Anyone good at AI Theory?

[CnCGOD]

I am taking a course on AI and this class has me flummoxed. I am terrible at logical proofs and such and this shit takes the cake.

Huge +internets for anyone who can help with the following within 6hrs(the A at the begging for the knowlege base is that upside down A thingy):

Code:

Assume the following partial knowledge base for natural numbers:
Ax : Plus(x, 0, x)
Ax, y, z : Plus(x, y, z) ) Plus(x, s(y), s(z))
Ax : Minus(x, 0, x)
Ax, y, z : Minus(x, y, s(z)) ) Minus(x, s(y), z)
Ax, y : Minus(0, s(y),NULL)
Note that there are two special constants, 0 and NULL (NULL means that the result is not
a natural number). There is 1 function, s (with one argument). There are 2 predicates, one
that corresponds to a normal ”+”, and one that corresponds to a normal ”-”.
1
Show that
a) Plus(s(0), s(s(0)), s(s(s(0)))), i.e. 1+2 = 3
b) Minus(s(s(0)), s(0), s(0)), i.e. 2-1=1
You can use any inference method (e.g. resolution for first-order logic), but make sure your
proof is solid. Always show what rule you used, and if you used unification, show the used
most general unifier.

[Tenks]

Maybe I won't get that masters of AI that I've been eyeballing

[simeon]

AI Theory?
Anyone who has any idea of first order logic should be able to hammer this out. I'm assuming you're taking an AI course and they're going to have you use Prolog, thus this is an introduction to the skills you need to successfully do your assignments.

If you still need the help, I'll take a look at it when I get home.

[CnCGOD]

Yea its a standalone AI course, and hes hammering first order logic to a bunch of computer science students (its a masters level CS course) without the background to know wtf is going on. Its so far from any of my experience/strengths that the basics make me want to scream. I took discrete math like 7-8years ago and remember 0 from it. I could never do proofs in math worth a damn, just bombed those and got everything else right. I hate formal logic and either I have formed a block or my mind works so differently that it makes no sense lol. I am the type to get to the solution intuativly without some formal process and doing the process is harder than getting to the solution for me.

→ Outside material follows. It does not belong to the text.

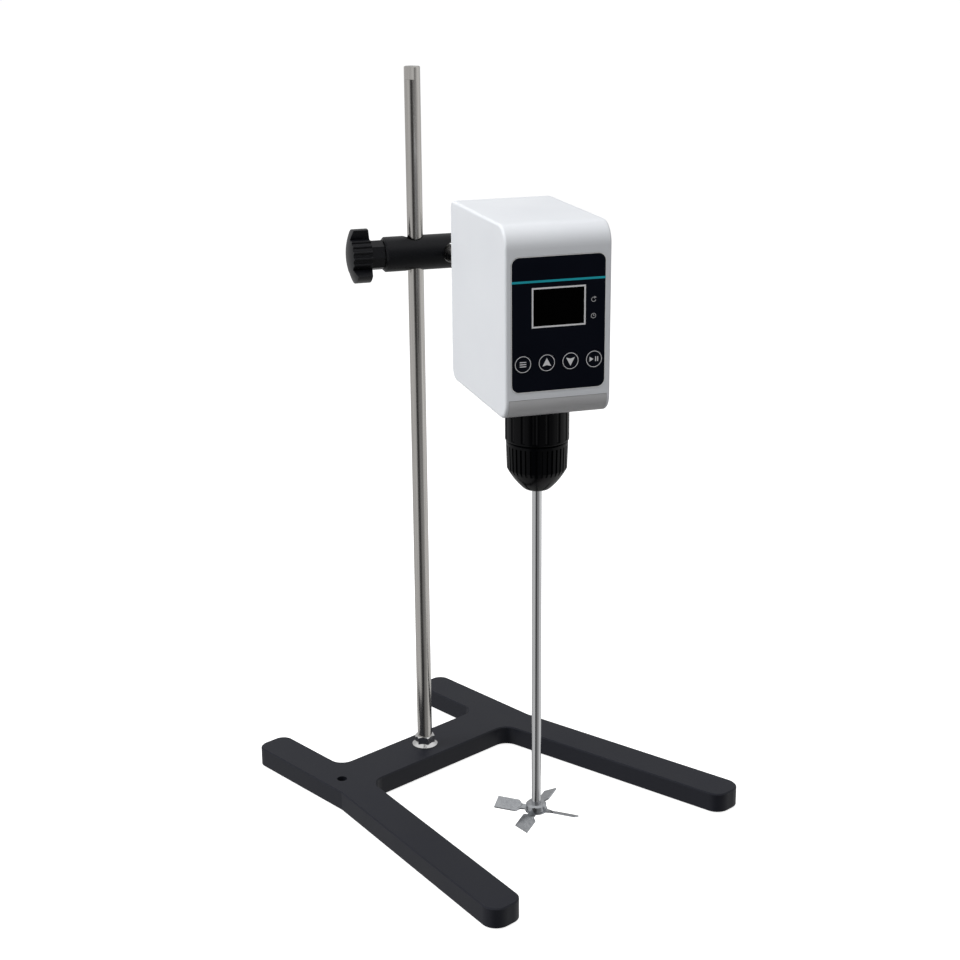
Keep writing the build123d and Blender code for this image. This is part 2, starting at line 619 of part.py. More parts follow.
def housing_shell():
    """White housing: roof, side walls, front and back, open below."""
    form = head_form()
    shell = form - side_prism(HEAD_WALL, HEAD_WIDTH - 2 * HEAD_WALL) - under_seam(0)
    # columns beside the side walls take the housing screws
    column_reach = HOUSING_SCREW_INSET_X - HEAD_WALL
    for place in housing_screw_places():
        column = pin(HOUSING_BOSS_DIAMETER, FRAME_TOP, FRAME_TOP + HOUSING_BOSS_HEIGHT)
        outward = column_reach / 2 * (1 if place.position.X > 0 else -1)
        web = Pos(outward, 0, FRAME_TOP + HOUSING_BOSS_HEIGHT / 2) * Box(
            column_reach, HOUSING_BOSS_DIAMETER, HOUSING_BOSS_HEIGHT
        )
        shell += place * (column + web)
        shell -= place * pin(HOUSING_SCREW_DIAMETER, FRAME_TOP - 1, FRAME_TOP + HOUSING_BOSS_HEIGHT - HOUSING_BOSS_ROOF)
    # recess for the control panel, with openings for the display and the buttons
    recess = RectangleRounded(
        PANEL_WIDTH + MOULD_GAP, PANEL_HEIGHT + MOULD_GAP, PANEL_RADIUS + MOULD_GAP / 2
    )
    shell -= Pos(0, -PANEL_FLOOR, PANEL_Z) * Rot(90, 0, 0) * extrude(recess, HEAD_WALL)
    shell -= block(
        WINDOW_LEDGE - WINDOW_WIDTH / 2, WINDOW_WIDTH / 2 - WINDOW_LEDGE, -HEAD_FRONT - 1, 1 - WALL_INSIDE,
        WINDOW_Z - WINDOW_HEIGHT / 2 + WINDOW_LEDGE, WINDOW_Z + WINDOW_HEIGHT / 2 - WINDOW_LEDGE,
    )
    for x in button_places():
        shell -= depth_bar(BUTTON_DIAMETER + 2 * MOULD_GAP, x, BUTTON_Z, WALL_INSIDE - 1, HEAD_FRONT + 1)
    # openings in the back for the support rod, the power inlet and the switch
    wall = (HEAD_REAR - 1, HEAD_REAR + HEAD_WALL + 1)
    shell -= depth_bar(ARM_ROD_DIAMETER + 2 * LOOSE, 0, 0, *wall)
    shell -= depth_bar(INLET_DIAMETER + 2 * RUN_FIT, INLET_X, REAR_ROW_Z, *wall)
    switch = switch_body_size(RUN_FIT)
    return shell - Pos(SWITCH_X, -HEAD_REAR, REAR_ROW_Z) * Box(switch[0], 4 * HEAD_WALL, switch[1])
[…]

The odd thing is we are over 1/2 way through the class and there seems to be no plans to do prolog , I just want to get a B so my company pays for the course and forget everything asap as it has 0 value in my field.
Of course that is going to be hard to do as the class average is 62% and I am hovering just above that.


The help would be to late for the homework but it could help me know wtf to do on the test so would still appreciate the help.

[Fog]

You should probably post this on the general forum or in another place altogether. That said, for the first proof, the outline of what you want to do will be something like this:

- Take the first theorem, specify X as s(0), yielding Plus(s(0), 0, s(0))
- Apply the second theorem, which implies Plus(s(0), s(0), s(s(0)))
- Apply the second theorem again, which implies Plus(s(0), s(s(0)), s(s(s(0))))
- QED

And for the second proof, something like this:

- Take the third theorem, specify X as s(s(0)), yielding Minus(s(s(0)), 0, s(s(0)))
- Apply the fourth theorem, which implies Minus(s(s(0)), s(0), s(0))
- QED

Formalize as necessary. By the way, this is supposed to be the intuitive part.

[CnCGOD]

Thanks fog, I think I see whats going on better now... the way our professor words shit is terrible.

[ToeMissile]

Quote:

Originally Posted by CnCGOD

Thanks fog, I think I see whats going on better now... the way our professor words shit is terrible.

At least he isn't an Indian version of Milton from Office Space...

[CnCGOD]

lol

[lendarios]

Prolog class was for me one of the hardest one i took. Im good at logic proofs but the excess numbers of parenthesis of prolog always threw me off. Im glad i dont have to work with that at all. All you need to know is Boolean algebra.

[Luthair]

Quote:

Originally Posted by lendarios

Prolog class was for me one of the hardest one i took. Im good at logic proofs but the excess numbers of parenthesis of prolog always threw me off. Im glad i dont have to work with that at all. All you need to know is Boolean algebra.

There are barely any parenthesis in prolog.